В первом — ругались, пили, дрались, одинокая портниха принимала заказы, шила мужские костюмы, кто-то пытался повеситься в уборной, я это хорошо запомнил: дикие крики всей квартиры, люди, столпившиеся у дверей уборной, быстро пришедший участковый и дворник и белое лицо приготовившегося, но не осуществившего свой замысел мужчины, его взяли под руки и повели куда-то во двор к машине.
Но были и другие моменты в этой жалкой квартире, моменты всеобщего братства и дружбы. Свадьба, когда выдавали замуж за молодого слесаря, к тому же еще футболиста, игравшего во второй группе,— совсем юную армянскую девочку; субботник, где все дружно перекапывали двор, высаживали зелень, а вечером отмечали итоги своих трудов.

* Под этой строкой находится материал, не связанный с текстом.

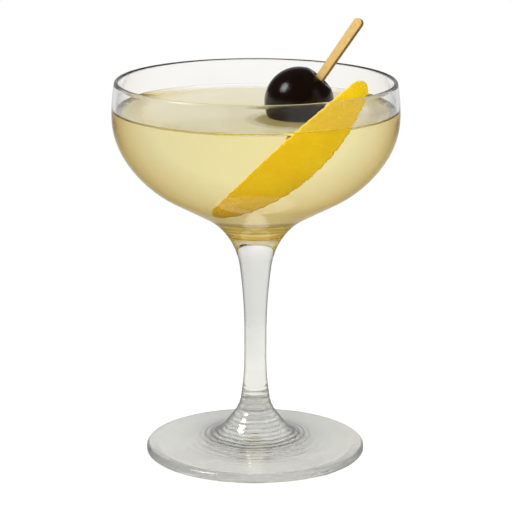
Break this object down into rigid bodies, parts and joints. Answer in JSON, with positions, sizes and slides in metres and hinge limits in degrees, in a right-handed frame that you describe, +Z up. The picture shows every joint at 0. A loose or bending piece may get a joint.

В этом же самом доме, точнее сказать, в его флигеле, находилась труд- коммуна, одним из воспитателей которой был мой отец.
Отец как-то показал мне подчеркнутую им фразу Сухомлинского. В мысли, высказанной Василием Александровичем, не было открытий, но она очень точно обобщила то, что как бы само собой в педагогике носилось в воздухе: «Чтобы человек понял, что такое нельзя, он должен убедиться в том, что такое надо, необходимо. Из отношений к окружающим ребенка вещам и живым существам — книге, тетради, цветку, птице — начинается человеческая культура, начинаются отношения к человеку. Любое правило можно повернуть к воспитаннику такой стороной, что исчезнет запрет и появится призыв к деятельности, одухотворяющей человека, помогающей ему утвердиться на поприще добра».